I’ll tell you a little secret. I often get complimented on my butt. Yes, it’s true. I’ve been running 6 days a week since 6th grade, plenty of time to sculpt the perfect butt.
Have you ever wanted to run outside in shorts or wear tight jeans at a nightclub but didn’t feel you had the butt for it? Ever wish you could drop your dinner napkin on the floor just so you can bend over to pick it up in front of your date? Since the time of the ancient Greeks, who associated beauty with the curves of the human butt, glorifying Aphrodite’s in a statue, the butt has become one of the most admired body parts for both sexes.
Despite its seemingly simple look, the butt is comprised of ten muscles: gluteus maximus, gluteus medius, gluteus minimus, tensor fasciae latae, piriformis, obturator internus, obturator externus, gemellus superior, gemellus inferior, and quadratus femoris. The most prominent and observable is the gluteus maximus, a large, thick muscle that gives the butt its characteristic shape. The fibers of this pennate muscle run diagonally, which gives it great strength and power capabilities.

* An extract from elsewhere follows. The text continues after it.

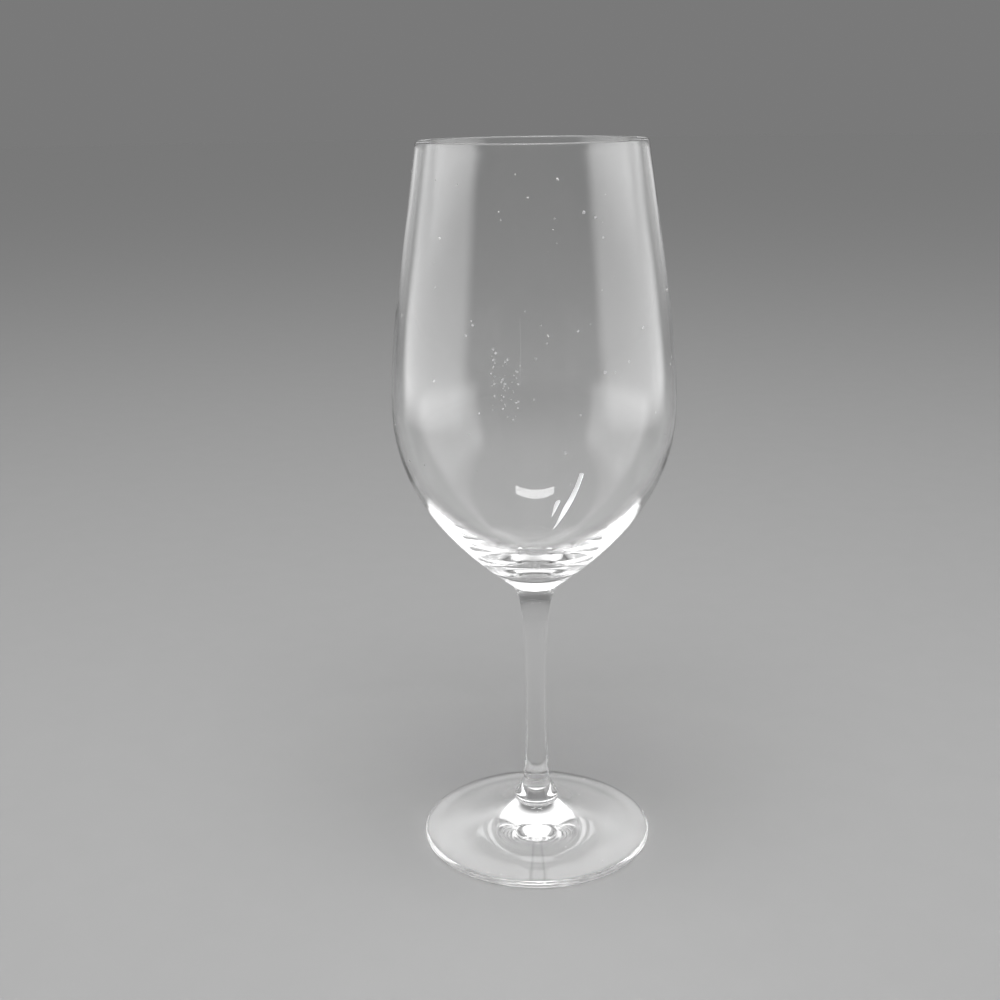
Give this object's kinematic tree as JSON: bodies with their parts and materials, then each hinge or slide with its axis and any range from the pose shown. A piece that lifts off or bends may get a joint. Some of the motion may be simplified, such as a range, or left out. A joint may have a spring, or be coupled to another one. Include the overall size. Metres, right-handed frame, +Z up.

Here are some of my favorite butt-sculpting exercises:
With feet greater than shoulder-width apart, stand in front of a barbell that is sitting on a rack. Place the barbell across the back of your shoulders below your neck and grab the barbell from behind with a grip slightly greater than shoulder width. Lift the barbell off the rack using your shoulders and upper back. Keeping your back straight, bend your knees and squat down until your thighs are slightly past being parallel to the floor (research shows that the gluteus maximus is more active as squat depth increases). Move your hips back as if you’re attempting to sit in a chair. Straighten your legs and stand up to return to the starting position.
Begin with hands on hips in a squat position. Jump straight up as high as possible. Upon landing with soft knees, lower back into a squat position in one smooth motion, and immediately jump up again.
Rowing is a combination of a leg press and a seated row. While sitting on the seat, place your feet on the footrests and grab the handle with thumbs on top. With the seat as close to the flywheel as possible and legs bent, begin the movement by pushing your feet against the footrests and pressing with your thighs (as when performing a leg press). When the handle is about to cross your knees, pull the handle with your upper body using your upper back muscles until the handle is at your chest (as when performing a seated row). Slide back to the starting position and repeat.
To overcome gravity, running uphill exaggerates the repetitive hip extension movements of running on flat ground, shaping the gluteus maximus. Find a steep hill about 100 meters long. After a thorough warm-up, sprint up the hill, jogging back down for recovery. Once at the bottom, rest for another 2 to 3 minutes. When running up the hill, lean forward slightly into the hill and focus on extending your hips by pushing the balls of your feet down and back against the ground as if you’re trying to push the ground behind you. Increase the cadence of your arm swing when your legs get tired.